7. No momento em que Marx dissecava a lógica interna do capital, ainda se preservava algumas formas de produção artesanal ou pré-capitalista. A medicina, o ensino, a arte e outras formas de produção autônoma que pareciam resistir ao tempo foram empresariadas. Mesmo o mais singelo consultório, ou o mais animado artista de rua, estão umbilicalmente ligados à geração de valor e, em última instância, na sua relação com o todo da sociedade capitalista, de fazer dinheiro, não importa o serviço que estão a oferecer ou a qualidade da arte que se propõe a expressar. Nada hoje escapa a lógica do valor, nem as mais santas cabeças. Já nascemos imersos nesse substrato que invade e domina nossas mentes, define nosso jeito de ser apressados atrás do dinheiro, transformando-nos em zumbis do valor. Emancipar é nos libertar, num esforço coletivo, dessa situação que nos aprisiona.

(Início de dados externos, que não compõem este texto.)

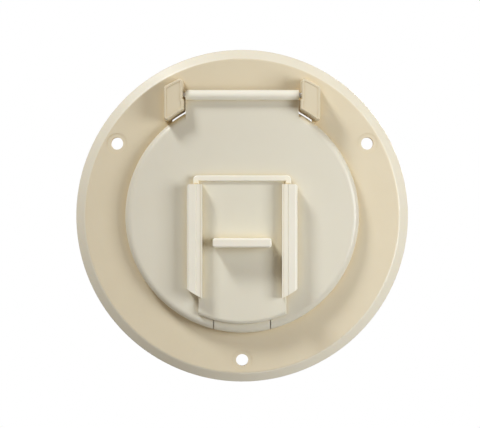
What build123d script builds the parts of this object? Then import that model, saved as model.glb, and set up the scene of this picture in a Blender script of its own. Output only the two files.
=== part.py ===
"""Round electrical cable hatch for a vehicle wall, with a top-hinged door and a cord slide.

Frame: millimetres, +Z up, +X to the right, the front faces -Y. The origin is the centre of the
flange's back face, where it lies on the wall. "Stand" values are distances out from that face.
The hinge axis is parallel to X. The cord slide runs along Z on the front of the door.
"""
import os
from math import hypot, radians, tan

from build123d import *

# Door: a shallow round cap that lies on the flange and closes the aperture
door_radius = 46.1
door_rise = 5.0              # front of the door above the front of the flange
door_wall = 2.2
door_skirt_wall = 2.0
door_edge_round = 2.6
door_seat_gap = 0.2          # skirt to flange
door_overlap = 3.1           # how far the door covers the flange around the aperture
ring_wall = 1.8              # locating ring on the back of the door, inside the aperture
ring_clearance = 1.0
ring_depth = 3.0             # how far the ring enters the aperture
ejector_circle = 31.0        # round ejector marks on the back of the door
ejector_radius = 2.5
ejector_depth = 0.15

# Flange: a thin round plate with a sloping rim, hollow at the back for the gasket
flange_border = 19.9         # flange seen around the door
flange_height = 4.0
flange_wall = 2.4
bevel_width = 3.7
rim_edge_height = 1.2
rim_foot_width = 2.4         # flat foot of the rim on the wall
screw_count = 3
screw_inset = 8.75           # screw circle inside the flange's edge
screw_hole_radius = 2.45
spot_radius = 4.0
spot_depth = 0.15
boss_wall = 2.0              # boss around each screw hole, from the flange to the wall
bevel_blend = 1.6            # soft change from the flat of the flange to its sloping rim
rim_edge_round = 0.7
bottom_screw_angle = 270.0

# Collar: the tube behind the flange that passes through the wall
collar_wall = 2.6
collar_depth = 28.0
land_width = 2.0             # flat land around the collar, at the wall

# Hinge: barrel on the door, two ears on the flange, one steel pin
barrel_length = 44.4
barrel_radius = 2.02
hinge_rise = 1.25            # hinge axis above the top of the door's circle
hinge_stand = 5.6            # hinge axis above the front of the flange
pin_radius = 1.0
pin_running_gap = 0.06       # pin to barrel, on the radius
pin_recess = 0.6             # pin ends inside the ears' outer faces
pin_chamfer = 0.3
ear_side_gap = 0.3           # foot of the ear to the barrel
ear_door_gap = 1.0           # foot of the ear to the door's circle
ear_width = 8.4              # at the foot
ear_height = 9.9
ear_draft = 2.5              # degrees, on every side
ear_top_margin = 2.7         # ear beyond the pin's outer end, along the radius
ear_corner = 1.5
ear_inner_corner = 1.1       # corner of the foot beside the door and the barrel
ear_edge = 0.3
ear_relief = 0.4             # the inner face steps back from just below the pin upwards
ear_relief_drop = 1.5        # start of the step below the hinge axis
ear_lip = 0.9                # raised border of the ear's front face
ear_dish = 0.2
slot_width = 0.9             # slot through the flange along the foot of the ear, below the pin
slot_reach = 5.2             # end of the slot from the ear's inner side
slot_wall = 1.2              # wall around the slot, from the flange to the wall plane

# Cord slide: a plate with a top lip, a finger bar and a tongue in the door's notch
plate_width = 34.7
plate_thickness = 2.0
plate_end_inset = 3.7        # lower edge of the plate inside the door's edge
plate_end_round = 1.5
plate_side_bevel = 0.4
slide_back_gap = 0.1         # plate to door
slide_front_gap = 0.25       # plate to rail lips
slide_side_gap = 0.5         # plate to rail walls
slide_travel = 28.0
slide_stop_gap = 0.05        # legs to rail tops with the slide down
lip_width = 38.5
lip_thickness = 2.3
lip_rise = 3.5               # top of the lip above the rail tops
lip_leg = 2.3
lip_height = 3.0             # front of the lip above the door
lip_corner = 1.8
lip_round = 0.5
bar_width = 22.9
bar_thickness = 3.6
bar_level = -10.5
bar_reach = 9.5              # front of the bar above the door
bar_round = 0.9
bar_front_round = 0.7
tongue_width = 22.0
tongue_length = 6.5
tongue_gap = 0.35
tongue_corner = 1.5
notch_rib = 1.8              # wall around the notch on the back of the door

# Rails: two channels on the front of the door that hold the slide
rail_wall = 3.7
rail_overlap = 1.8           # lip over the plate
rail_height = 6.5
rail_top = 12.3
rail_end_inset = 10.4        # lower ends of the rails inside the door's edge
rail_corner = 1.1
rail_step = 0.35             # lip front below the wall front
rail_bead = 0.45             # thin bead along the lip's inner edge
rail_bead_height = 0.3

# Gasket: a foam ring in the hollow back of the flange
gasket_gap = 0.4

# Rear cup: plugs into the collar and carries the cord grommet
cup_wall = 2.0
cup_depth = 32.0             # behind the collar
cup_spigot = 10.0            # length inside the collar
cup_fit_gap = 0.15
cup_shoulder = 2.4
cup_shoulder_inset = 1.0     # shoulder inside the collar's outer face
cup_corner = 3.0
snap_count = 3
snap_width = 9.0
snap_height = 3.0
snap_reach = 1.4
snap_gap = 0.3
snap_from_end = 3.2          # window's rear edge to the collar's end
snap_slit = 0.8
snap_slit_length = 7.5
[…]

8. A emancipação passa pelo despertar desse sono letárgico em que os humanos foram lançados, embalados pelo desejo de acumulação de riqueza abstrata. Esse despertar pode ser os primeiros passos para saída da crise, que não podem ser dados sem buscar a emancipação. O impasse entre essa possível saída e o aprofundamento da crise, se duradouro, pode jogar homens e mulheres em décadas ou séculos de horrores, impossível predizer. Por outro lado, o tempo para conter a velocidade dos espasmos destrutivos da economia capitalista e as mudanças climáticas advindas da lógica dessa forma produção, vai se encurtando. Buscar sair da crise em direção à emancipação é lutar para deixar de ser zumbi da coisa-mercadoria, coisa-dinheiro, domar a produção desencantando o seu produto para que de fato possa atender as reais necessidades das pessoas em equilíbrio com a natureza.